Senders direct their payments to Multiplexer by its node key, routing through any of the full nodes. When one of the full nodes detects a payment that is to be forwarded to Multiplexer, an alternative processing flow is entered. Instead of trying to look up the outgoing channel (which doesn’t exist), the routing node contacts Multiplexer directly to obtain the preimage for this HTLC and then settles it immediately. The payment is short-circuited with the final hop being no more than a call to obtain the preimage.
If one of the full nodes goes down, senders will keep looking for alternative routes to reach Multiplexer. If full node A is down, they will try to reach Multiplexer via full node B. Full node B is also aware of Multiplexer and is therefore able to settle the payment too. This is what realises fail-over behaviour.

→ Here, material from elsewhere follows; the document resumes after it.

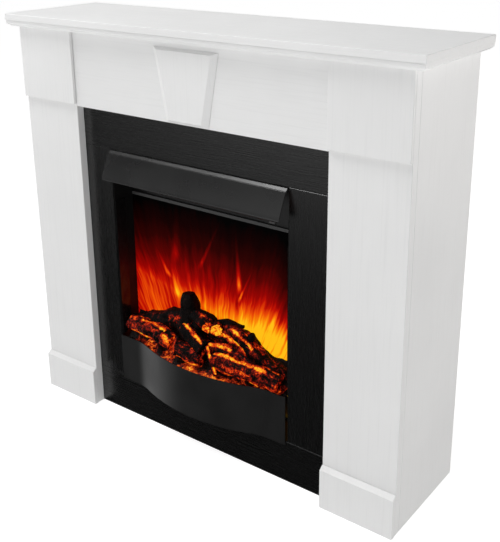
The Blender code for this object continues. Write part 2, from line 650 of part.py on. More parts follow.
# ---- Insert: flame effect -----------------------------------------------------------------------
def build_flame_effect(insert, steel, mirror, dark_plastic, board_green):
    inner = CASING_HALF - SHEET_T - GAP
    y, z = SPINDLE_Y, SPINDLE_Z

    # Spindle: four thin vanes twisted along a shaft, which throw moving light on the screen.
    shaft_r, vane_t, turns, steps = 0.0030, 0.0012, 1.5, 36
    left, right = -inner + 0.012, inner - 0.030
    section = []
    for k in range(4):
        a = k * math.pi / 2
        along, across = Vector((math.cos(a), math.sin(a))), Vector((-math.sin(a), math.cos(a)))
        section += [along * shaft_r - across * vane_t / 2, along * SPINDLE_R - across * vane_t / 2,
                    along * SPINDLE_R + across * vane_t / 2, along * shaft_r + across * vane_t / 2]
    shaft = [Vector(p) for p in circle(shaft_r * 0.9, len(section), -0.4)]

    def ring(points, at, angle=0.0):
        cos, sin = math.cos(angle), math.sin(angle)
        return [(at, y + p.x * cos - p.y * sin, z + p.x * sin + p.y * cos) for p in points]

    rings = [ring(shaft, left - 0.0075), ring(shaft, left)]
    for i in range(steps + 1):
        t = i / steps
        rings.append(ring(section, left + 0.0005 + t * (right - left - 0.001), 2 * math.pi * turns * t))
    rings += [ring(shaft, right, 2 * math.pi * turns), ring(shaft, right + 0.0035, 2 * math.pi * turns)]
    loft("flame_spindle", rings, mirror, insert, (0.0, y, z))

    motor = [(0.0, 0.010), (0.002, 0.022), (0.020, 0.022), (0.022, 0.018)]
    turned("spindle_motor", "X", (right + 0.0040, y, z), motor, dark_plastic, insert, sides=28)

    floor = FIRE_BOTTOM - GAP + SHEET_T + GAP
    bracket = board("spindle_bracket", (left - 0.0060, left - 0.0042), (y - 0.012, y + 0.012),
                    (floor, z + 0.012), steel, insert)
    hole = bmesh.new()
    bmesh.ops.create_cone(
        hole, cap_ends=True, segments=24, radius1=0.0034, radius2=0.0034, depth=0.02,
        matrix=Matrix.Translation((left - 0.0051, y, z)) @ Matrix.Rotation(math.pi / 2, 4, "Y"),
    )
    cut_with(bracket, hole, "spindle_bore")

    # Curved reflector behind the spindle, and the two light strips on their mounting bars.
    path = arc((y, z + 0.006), 0.046, 62, -40, 13)
    span = (left + 0.004, right - 0.004)
    prism("flame_reflector", sheet_outline(path, -0.001), "X", span, mirror, insert, smooth=40)
    for name, bar_y, x0 in (("flame_led_strip", 0.094, 0.205), ("ember_led_strip", 0.040, 0.195)):
        outline = toothed_outline((-x0, x0), 20, floor + 0.004, 0.004, 0.3)
        prism(name, outline, "Y", (bar_y - 0.006, bar_y + 0.006), board_green, insert)

    terminals = toothed_outline((0.120, 0.180), 6, floor + 0.009, 0.009, 0.7)
    prism("terminal_block", terminals, "Y", (0.176, 0.194), dark_plastic, insert)


# ---- The whole fireplace ------------------------------------------------------------------------
def main():
    clear_scene()
    mantel = make_frame("mantel", 0.0)
    insert = make_frame("insert", INSERT_X)

    white_paint = make_material("white_paint", (0.83, 0.83, 0.82), 0.42)
    raw_board = make_material("raw_board", (0.46, 0.33, 0.21), 0.85)
    black_foil = make_material("black_foil", (0.022, 0.022, 0.023), 0.55)
    zinc = make_material("zinc", (0.62, 0.63, 0.65), 0.38, 1.0)
    black_steel = make_material("black_steel", (0.020, 0.020, 0.021), 0.50, 0.2)
    satin_black = make_material("satin_black", (0.035, 0.035, 0.037), 0.40, 0.1)
    gloss_black = make_material("gloss_black", (0.008, 0.008, 0.009), 0.12)
    flame_acrylic = make_material("flame_acrylic", (0.30, 0.045, 0.012), 0.25)
    log_resin = make_material("log_resin", (0.10, 0.045, 0.025), 0.75)
    switch_plastic = make_material("switch_plastic", (0.60, 0.60, 0.60), 0.35)
    black_plastic = make_material("black_plastic", (0.03, 0.03, 0.03), 0.50)
    circuit_board = make_material("circuit_board", (0.05, 0.22, 0.10), 0.45)
    alloy = make_material("alloy", (0.70, 0.71, 0.73), 0.35, 1.0)
    element_core = make_material("element_core", (0.55, 0.52, 0.48), 0.60, 0.6)
    rubber = make_material("rubber", (0.02, 0.02, 0.02), 0.80)

    build_shelf(mantel, white_paint)
    build_body(mantel, white_paint)
    build_keystone(mantel, white_paint)
    build_carcass(mantel, raw_board)
    build_brackets(mantel, zinc)
    build_fascia(mantel, black_foil)
    build_casing(insert, black_steel, rubber)
    build_firebox(insert, gloss_black, flame_acrylic, satin_black)
    build_apron(insert, satin_black)
    build_logs(insert, log_resin)
    build_hood(insert, satin_black)
    build_controls(insert, satin_black, switch_plastic, circuit_board)
    build_heater(insert, satin_black, black_steel, alloy, black_plastic, element_core)
    build_flame_effect(insert, black_steel, alloy, black_plastic, circuit_board)


main()
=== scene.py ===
"""Looks of the electric fireplace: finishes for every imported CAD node, the moulded logs, the flame picture,
the screws, and the studio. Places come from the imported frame; lengths are in metres unless they use MM."""

import json
import math

import bmesh
import bpy
from mathutils import Matrix, Vector, noise


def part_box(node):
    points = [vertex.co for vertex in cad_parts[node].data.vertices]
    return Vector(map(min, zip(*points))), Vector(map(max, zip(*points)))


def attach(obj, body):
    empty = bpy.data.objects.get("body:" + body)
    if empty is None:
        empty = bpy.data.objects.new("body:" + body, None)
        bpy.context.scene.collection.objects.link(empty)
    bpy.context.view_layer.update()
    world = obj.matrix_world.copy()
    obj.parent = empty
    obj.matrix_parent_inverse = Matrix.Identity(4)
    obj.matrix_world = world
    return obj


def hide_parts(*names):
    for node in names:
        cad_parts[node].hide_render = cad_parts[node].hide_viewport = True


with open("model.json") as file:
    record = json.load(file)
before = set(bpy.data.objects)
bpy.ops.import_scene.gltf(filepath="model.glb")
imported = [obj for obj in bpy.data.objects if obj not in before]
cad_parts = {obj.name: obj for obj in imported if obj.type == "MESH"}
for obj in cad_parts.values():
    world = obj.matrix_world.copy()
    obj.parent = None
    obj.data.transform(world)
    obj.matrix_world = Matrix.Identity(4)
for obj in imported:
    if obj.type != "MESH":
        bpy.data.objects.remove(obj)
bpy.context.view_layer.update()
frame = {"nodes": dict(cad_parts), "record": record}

MM = 0.001
NODES = frame["nodes"]
SLOT_OF = {part["node"]: part["material_slot"] for part in frame["record"]["subparts"]}

# ---------------------------------------------------------------- studio
CAMERA_PLACE = (1.1191, -1.3890, 1.1655)
CAMERA_YAW = math.radians(37.398)       # turned left of straight ahead
CAMERA_PITCH = math.radians(18.4725)    # tipped down
CAMERA_ROLL = math.radians(-0.630)
CAMERA_LENS = 58.0
CAMERA_SHIFT = (0.0043, -0.138)
FLOOR_HALF = 30.0
KEY_POWER, FILL_POWER, TOP_POWER = 17.0, 34.0, 70.0
SKY = ((-0.06, 0.0), (0.06, 0.26), (1.0, 0.26))         # (sine of elevation, light) all round
FRONT_WINDOW = ((-0.36, 0.0), (-0.30, 0.15), (-0.22, 0.85), (-0.04, 0.85), (0.06, 0.40),
                (0.45, 0.32), (0.62, 0.14), (0.75, 0.0))
LEFT_SWEEP = ((-0.80, 0.0), (-0.60, 0.9), (-0.15, 0.9), (-0.05, 0.0))
LEFT_FLAG = ((0.10, 0.0), (0.22, 0.20), (0.32, 0.26), (0.52, 0.26), (0.60, 0.0))
HIGH_WINDOW = ((0.60, 0.0), (0.68, 0.36), (0.84, 0.36), (0.92, 0.0))
WINDOWS = (                             # (azimuth, cosines where it starts and is full, how, light)
    (-8, (0.80, 0.90), "ADD", FRONT_WINDOW),
    (-92, (0.86, 0.96), "ADD", LEFT_SWEEP),
    (-60, (0.88, 0.975), "SUBTRACT", LEFT_FLAG),        # a black flag that the hood's slope mirrors
    (-66, (0.80, 0.92), "ADD", HIGH_WINDOW),            # what the hem along the hood's top mirrors
)

# ---------------------------------------------------------------- the fire
FLAME_TOP = 0.362                       # above the screen's foot, where the picture is black
FLAME_FADE = 0.250                      # from there down to its brightest
LOG_SIDES = 40
LOG_STEP = 3.0 * MM
EMBER_STEP = 3.5 * MM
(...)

Because Multiplexer has no channels, it is impossible to broadcast its location in the network through Lightning P2P gossip. Senders will not know how to reach it. This is why Multiplexer invoices include route hints. Route hints describe a route from one or more publicly known nodes to the destination. In the case of the example above, there will be two route hints. One hinting a path from full node A to Multiplexer and another one hinting from full node B to Multiplexer.
It is worth noting that senders are not able to distinguish Multiplexer from any other private node.
Multiplexer takes over the invoice handling logic from LND completely and it has its own Postgres-based invoice database where it keeps track of the state of invoices. The invoice databases of the LND instances are no longer used.
Invoices are solely created by Multiplexer and signed with its node key. The LND nodes are not involved in the creation process, other than their node keys being listed as route hints.
For the settlement of invoices, Multiplexer interfaces with LND on the HTLC level through the HTLC interceptor API. HTLCs that come in via the interceptor stream are inspected by Multiplexer. If an HTLC pays to a known invoice, a settle message containing the HTLC preimage is sent back to the node that accepted the HTLC. At that point, Multiplexer marks the invoice as settled in its database.
This mechanism works for multi-part payments too, even when the parts come in through different full nodes. Multi-part, multi-node payments allow the sender to utilise the full liquidity across all nodes for a single payment, improving reliability along a different dimension. More generally, and this also applies to single-part payments, they can choose a route through the node that is best for them and for example minimise the routing fee.
It is critically important that every HTLC is always passed on to Multiplexer for handling. This applies to both the onchain and the offchain resolution paths. Inconsistent behaviour can lead to loss of funds.
The existing API implementation in LND did not offer strong enough guarantees for this. Therefore we’ve upstreamed several PRs to improve and extend the interceptor API to make it safe to use with Multiplexer:
htlcswitch: add htlc interceptor failure control #6177
htlcswitch: add an always on mode to htlc interceptor #6232
htlcswitch: interceptor expiry check #6212
contractcourt: onchain htlc interceptor #6219
In the future, support for node implementations other than LND may be added. Using a mix of implementations further increases the resiliency of the system.
In this described setup, a full node is no longer a single point of failure for a payment. With Multiplexer though, a new single point of failure is introduced. So did we really gain anything? We think the answer to that question is yes.
The Multiplexer database itself can be replicated, so we don’t count it as being an additional single point of failure.
The logic contained in Multiplexer is limited. It tracks incoming HTLCs in memory and when a set of HTLCs is complete, the corresponding invoice in the database is marked as settled. There is far less that can go wrong compared to all the failure modes of a full Lightning node. If Multiplexer is running in a framework like Kubernetes and crashes, a new instance can be brought up automatically with minimal downtime.
One scenario that may be problematic is a bug in Multiplexer from which it cannot recover. In a more distributed setup, that bug may be present too, but may not get triggered on all instances. For the moment, we consider this an acceptable risk. But if needed, the code can be extended to support multiple instances.
We are open-sourcing the code for Multiplexer, as we believe that we all have an obligation to do the best we can to further the development of the Lightning network.
Code and documentation can be found in our repository. Please note that this is work in progress and should be considered experimental.
Feedback, testing or other comments are more than welcome. If you are a developer and interested in getting involved more deeply in our open-source efforts, then check out our dedicated hiring page.
Multiplexer is one of a series of upgrades that we want to introduce to the Lightning community. We are committed to making Lightning the payment rail of the future, to do this we must work together to ready the network for the next phase of real-world adoption.